On Fri, Apr 7, 2017 at 11:18 AM, Gregory Maxwell via bitcoin-dev <bitcoin-dev@lists.linuxfoundation.org> wrote:

I'm still lost on this-- AFAICT your proposals long term resource
requirements are directly proportional to the amount of unspent output
data, which grows over time at some fraction of the total transaction
volume (plus the rate of spending which is more or less a constant).

Can you help out my understanding here?


On Fri, Apr 7, 2017, at 20:39, Bram Cohen wrote:
Expanding on this question a bit, it's optimized for parallel access, but hard drive access isn't parallel and memory accesses are very fast, so shouldn't the target of optimization be about cramming as much as possible in memory and minimizing disk accesses?

The long term *minimal disk storage* requirement, can obviously not be less then all the unspent outputs. Minimal disk requirements is not something bitcrust attempts to address.

The storage that is accessed during peak load (block validation with pre-synced transactions), is minimized as this only needs the transaction index (to lookup ptrs from hashes), the tip of the spend-tree and the tip of the spend-index (together to check double spents/spending non-existing outputs). These not only easily fit in RAM, but are accessed in a cache efficient way. *These* only grow with inputs as the spend tree contains one record per input referencing the output being spent.

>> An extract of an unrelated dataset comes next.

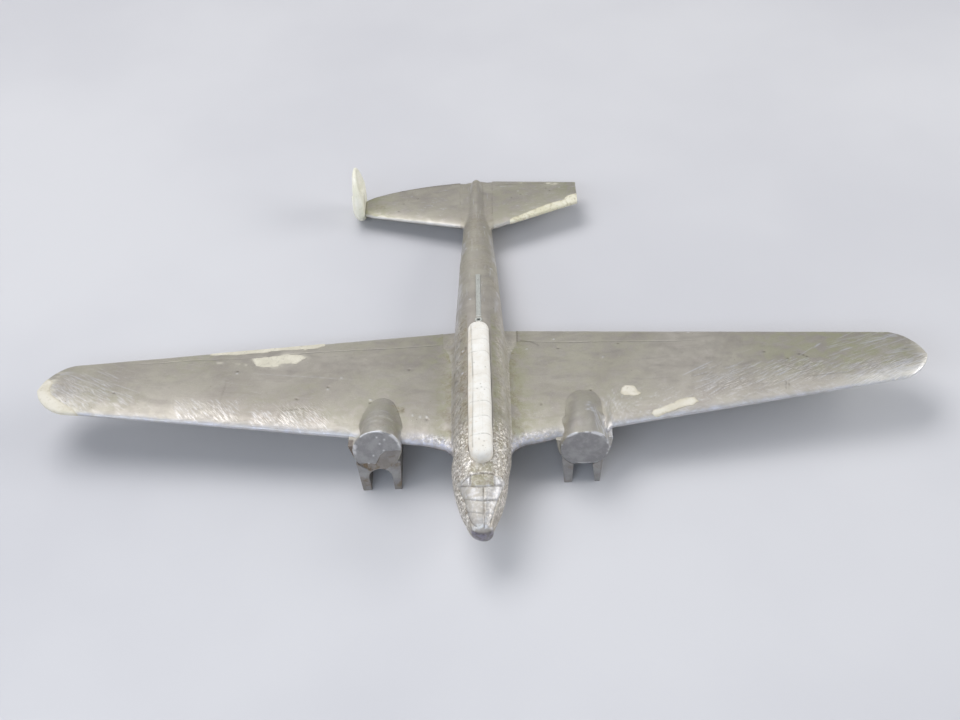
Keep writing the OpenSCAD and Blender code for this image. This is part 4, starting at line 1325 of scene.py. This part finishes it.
def cut_body(ob):
    """Canopy seat, its peg bores, the mast seat and the spine channel."""
    boolean(ob, prism("seat", seat_outline(), 4.5, 12, step=5), "DIFFERENCE")
    for y in PEG_Y:
        boolean(ob, cylinder("bore", (0, y, 2.4), (0, y, 5.0), 0.65), "DIFFERENCE")
    mast = cylinder("mastseat", (0, MAST_Y, 4.2), (0, MAST_Y, 9), 0.67)
    boolean(ob, mast, "DIFFERENCE")
    channel = block("channel", (-0.46, 0, 0), (0.46, 14.0, 4), origin=(0, 27.2, 5.0), tilt=-2.5)
    boolean(ob, channel, "DIFFERENCE")


def build_body():
    parts = [body_loft()]
    wing_stubs = np.concatenate([np.linspace(0.3, 4.95, 26), np.linspace(5.05, 5.6, 8)])
    for side in (PORT, STAR):
        parts.append(loft("root", wing_rings(side, wing_stubs, inner=True)))
        parts.append(loft("tailroot", tail_rings(side, np.linspace(0.3, 3.42, 16))))
    ob = remesh(join(parts), BODY_VOXEL, 6)
    fillet_body(ob)
    # Ahead of the wing the flanks lie a little to starboard of the spine
    points = coords(ob)
    x, y, z = points.T
    points[:, 0] = x - 0.42 * smooth(4.4, 1.0, z) * window(y, -4.2, -8.5, -20.9, -19.6)
    put(ob, points)
    put(ob, body_skin(ob).raised())
    cut_body(ob)
    skin = body_skin(ob)
    seat = ((np.abs(skin.x - CANOPY_X) < SEAT_RADIUS + 0.02) & (skin.z < 4.6) & (skin.z > 2.3)
            & (skin.y > -10.7) & (skin.y < 24.8))
    for mask, level in zip(WEAR["wear_a"] + WEAR["wear_c"], (0.1, 0.2, 0.2, 0.1, 0, 0, 0, 0)):
        getattr(skin, mask)[seat] = level
    skin.paint(ob)
    return ob


body = build_body()

# ---------------------------------------------------------------- tailplanes
# Outline of the port tailplane's filler (x, y)
TAIL_BAND = [(6.5, 50), (6.5, 61.7), (8.0, 62.5), (10.5, 63.9), (12.5, 65.0), (14.4, 65.9),
             (16.4, 66.7), (17.4, 67.0), (18.0, 68.3), (19.2, 68.8), (23, 69.2), (23, 50)]
# Cream spots on the port tailplane (x, y, radius)
TAIL_SPOTS = [(9.3, 75.6, 0.35), (14.6, 74.3, 0.5), (15.8, 74.0, 0.5), (16.6, 75.6, 0.5),
              (12.6, 73.9, 0.35), (17.6, 75.4, 0.45), (11.0, 76.0, 0.25)]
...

Script validation is also not something bitcrust *directly* addresses; it uses libbitcoinconsensus for the actual validation and lookups to outputs are mostly similar. They are kept fast by trusting the OS on MRU caching of transaction-outputs; I don't think that for this part the UTXO index has much drawbacks,. Bitcrust seems to have a small advantage due to the awesomeness of Rayon's parallelization and the lock-free data structures, but a disadvantage in that keeping all spent outputs decreases spatial locality of reference. Script validation is not the innovative part.